Please give back word for word the lines below, from the first one through the one with "const baseEdgeSteps = 6;".

------ Given information

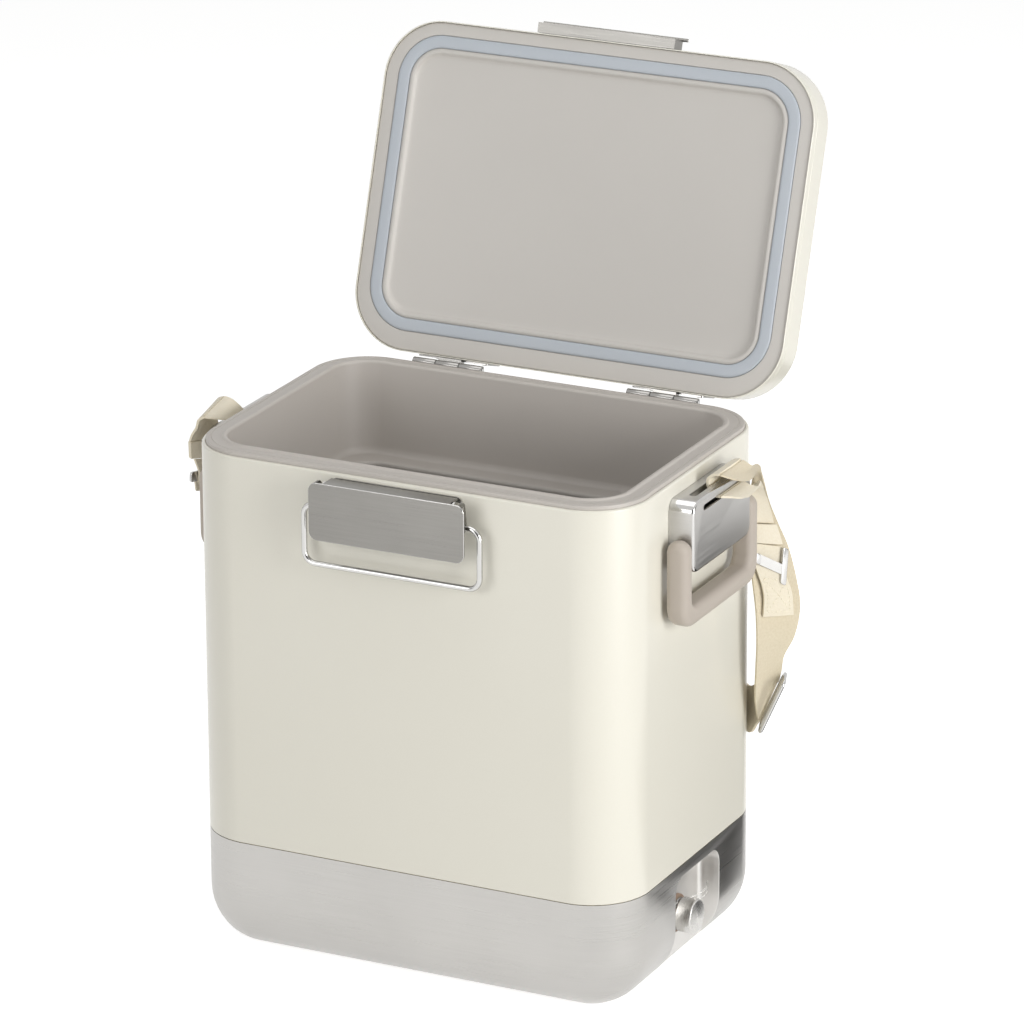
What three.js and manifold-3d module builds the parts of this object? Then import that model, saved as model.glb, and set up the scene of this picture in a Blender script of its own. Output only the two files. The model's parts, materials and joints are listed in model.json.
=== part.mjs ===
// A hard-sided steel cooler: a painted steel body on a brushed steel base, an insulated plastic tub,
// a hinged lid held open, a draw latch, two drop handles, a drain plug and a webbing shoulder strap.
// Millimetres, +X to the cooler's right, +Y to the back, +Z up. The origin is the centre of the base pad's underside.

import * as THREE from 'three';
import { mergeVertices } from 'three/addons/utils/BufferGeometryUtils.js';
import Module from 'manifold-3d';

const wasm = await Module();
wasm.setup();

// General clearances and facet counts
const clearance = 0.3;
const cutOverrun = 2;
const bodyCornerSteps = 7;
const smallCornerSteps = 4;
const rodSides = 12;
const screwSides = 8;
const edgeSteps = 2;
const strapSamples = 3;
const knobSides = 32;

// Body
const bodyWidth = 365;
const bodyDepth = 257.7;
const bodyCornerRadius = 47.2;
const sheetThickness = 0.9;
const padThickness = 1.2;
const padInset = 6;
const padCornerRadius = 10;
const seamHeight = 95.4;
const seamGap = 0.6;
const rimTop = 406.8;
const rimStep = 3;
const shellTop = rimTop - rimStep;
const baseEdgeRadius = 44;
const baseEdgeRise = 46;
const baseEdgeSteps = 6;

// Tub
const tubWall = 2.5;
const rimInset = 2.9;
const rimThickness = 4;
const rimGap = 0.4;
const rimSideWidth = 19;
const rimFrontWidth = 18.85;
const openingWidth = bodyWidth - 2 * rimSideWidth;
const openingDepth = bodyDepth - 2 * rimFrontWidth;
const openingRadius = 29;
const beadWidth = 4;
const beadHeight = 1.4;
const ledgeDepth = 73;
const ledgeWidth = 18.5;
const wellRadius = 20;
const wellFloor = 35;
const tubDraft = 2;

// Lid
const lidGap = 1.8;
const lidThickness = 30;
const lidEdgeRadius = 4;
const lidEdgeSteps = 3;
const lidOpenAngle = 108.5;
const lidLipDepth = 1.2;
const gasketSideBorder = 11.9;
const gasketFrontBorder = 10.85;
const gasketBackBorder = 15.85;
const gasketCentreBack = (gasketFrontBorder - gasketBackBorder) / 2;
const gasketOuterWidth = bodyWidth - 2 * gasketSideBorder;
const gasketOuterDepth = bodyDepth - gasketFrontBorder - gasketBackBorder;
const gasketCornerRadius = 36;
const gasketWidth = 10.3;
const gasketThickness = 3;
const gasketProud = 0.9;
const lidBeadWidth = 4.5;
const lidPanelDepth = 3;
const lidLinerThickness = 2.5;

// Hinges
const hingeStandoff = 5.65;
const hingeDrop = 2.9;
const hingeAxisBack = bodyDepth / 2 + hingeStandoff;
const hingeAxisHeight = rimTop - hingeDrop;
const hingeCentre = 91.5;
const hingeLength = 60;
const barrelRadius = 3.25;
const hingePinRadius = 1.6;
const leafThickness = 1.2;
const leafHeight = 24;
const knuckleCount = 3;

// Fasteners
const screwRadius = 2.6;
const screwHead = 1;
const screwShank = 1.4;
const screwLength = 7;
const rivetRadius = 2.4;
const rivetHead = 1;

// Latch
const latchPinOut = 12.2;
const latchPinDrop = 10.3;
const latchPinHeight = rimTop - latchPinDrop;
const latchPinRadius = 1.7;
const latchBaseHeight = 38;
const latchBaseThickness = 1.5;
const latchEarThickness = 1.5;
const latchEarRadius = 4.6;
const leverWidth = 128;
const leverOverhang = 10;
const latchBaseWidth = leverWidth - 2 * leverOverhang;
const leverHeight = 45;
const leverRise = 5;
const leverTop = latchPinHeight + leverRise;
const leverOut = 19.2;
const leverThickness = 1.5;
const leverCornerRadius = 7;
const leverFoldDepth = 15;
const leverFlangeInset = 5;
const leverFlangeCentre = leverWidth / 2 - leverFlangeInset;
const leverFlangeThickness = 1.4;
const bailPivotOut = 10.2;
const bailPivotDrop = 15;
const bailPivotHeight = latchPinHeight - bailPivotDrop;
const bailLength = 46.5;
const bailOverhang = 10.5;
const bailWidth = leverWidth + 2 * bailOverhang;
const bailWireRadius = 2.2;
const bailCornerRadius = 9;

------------

Problem solution:
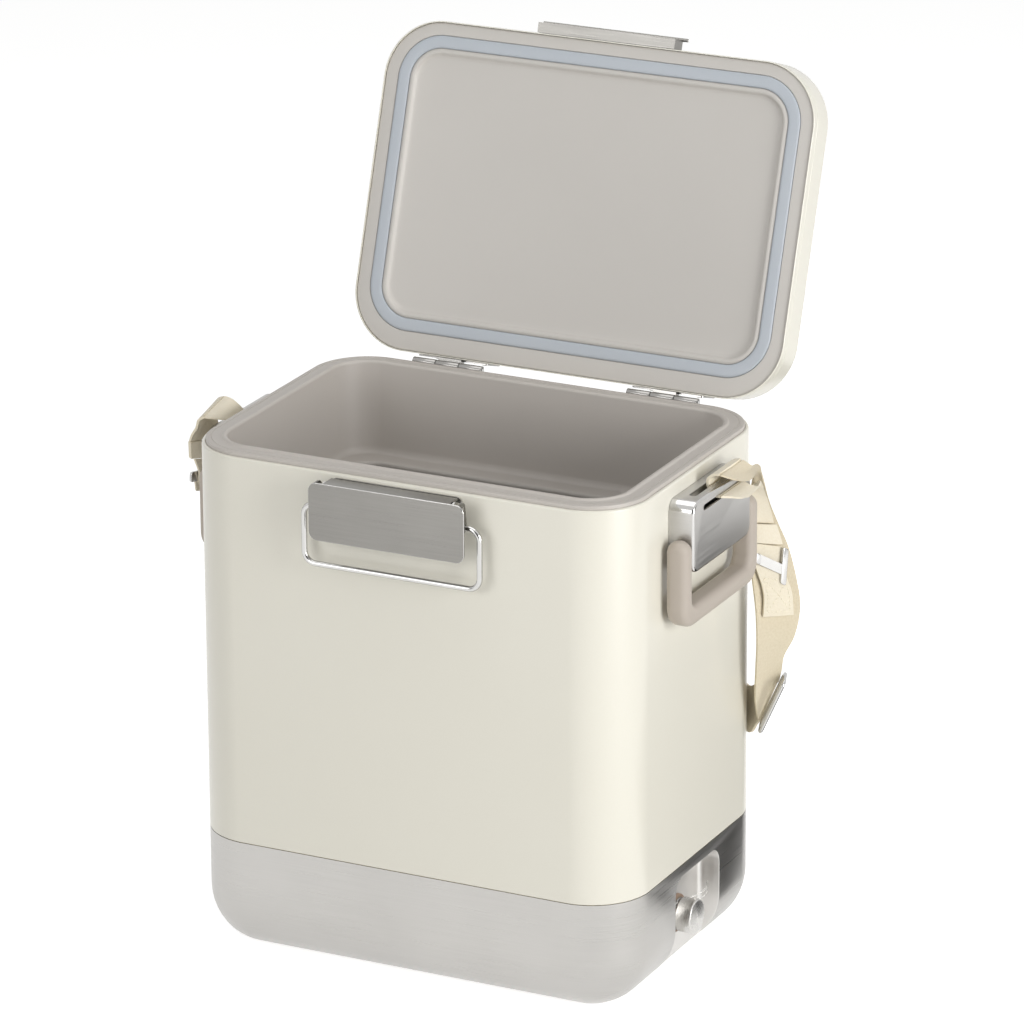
What three.js and manifold-3d module builds the parts of this object? Then import that model, saved as model.glb, and set up the scene of this picture in a Blender script of its own. Output only the two files. The model's parts, materials and joints are listed in model.json.
=== part.mjs ===
// A hard-sided steel cooler: a painted steel body on a brushed steel base, an insulated plastic tub,
// a hinged lid held open, a draw latch, two drop handles, a drain plug and a webbing shoulder strap.
// Millimetres, +X to the cooler's right, +Y to the back, +Z up. The origin is the centre of the base pad's underside.

import * as THREE from 'three';
import { mergeVertices } from 'three/addons/utils/BufferGeometryUtils.js';
import Module from 'manifold-3d';

const wasm = await Module();
wasm.setup();

// General clearances and facet counts
const clearance = 0.3;
const cutOverrun = 2;
const bodyCornerSteps = 7;
const smallCornerSteps = 4;
const rodSides = 12;
const screwSides = 8;
const edgeSteps = 2;
const strapSamples = 3;
const knobSides = 32;

// Body
const bodyWidth = 365;
const bodyDepth = 257.7;
const bodyCornerRadius = 47.2;
const sheetThickness = 0.9;
const padThickness = 1.2;
const padInset = 6;
const padCornerRadius = 10;
const seamHeight = 95.4;
const seamGap = 0.6;
const rimTop = 406.8;
const rimStep = 3;
const shellTop = rimTop - rimStep;
const baseEdgeRadius = 44;
const baseEdgeRise = 46;
const baseEdgeSteps = 6;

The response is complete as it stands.